Whenever Rajamalli hits a dead-end, she treats it as a challenge, she says. “I think about all the directions in which one can solve the issue,” she adds. This applies to logistical challenges too. “We do not have any local suppliers for OLED materials and instruments,” she points out. Therefore, supplies are expensive and also get delayed, which in turn slows down her research. She also has to depend on specific companies in order to obtain equipment like thermal evaporators. Importing an evaporator can cost a whooping Rs 5 crore. “It’s not just a matter of money. The servicing and maintenance will also be a problem,” Rajamalli remarks.
To solve this problem, Rajamalli designed her own evaporator which she now uses in her lab. Her group focuses on both synthesis as well as device fabrication to check the performance of designed molecules; hence it is easy for them to get quick feedback and redesign the molecules to get the desired colour and performance. “We designed it with the help of [companies] HHV and ProRes. We worked together on the design and they supplied the system.” It cost them much less, and about two years to finish setting up, she adds. Having dealt with such issues, Rajamalli hopes to use her experience to help other researchers. “[Since] high quality OLED materials are not available in India, in the future, I want to set up a company here supplying OLED materials to all.”

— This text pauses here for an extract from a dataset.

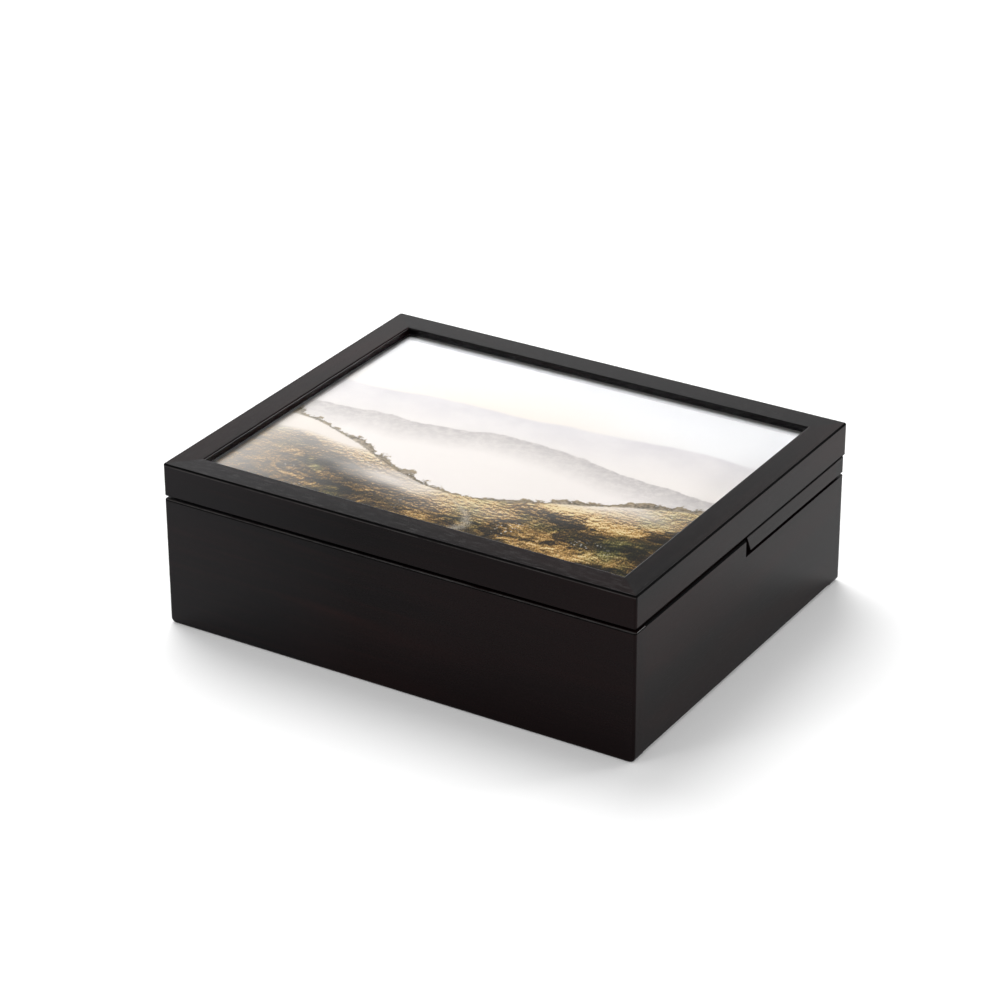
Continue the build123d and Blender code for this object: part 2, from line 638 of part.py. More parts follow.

Rajamalli believes in maintaining a routine. She begins her day by making sure all the equipment is up and running in the lab. Apart from having weekly lab meetings, she also prioritises one-to-one discussions with her students. “I also ask the students to come up with their own ideas, because sometimes they can come up with a better idea than me,” she says.
Pursuing a career in science has been quite interesting and exciting, Rajamalli reflects. “Every day you will see a surprise. You never get bored.”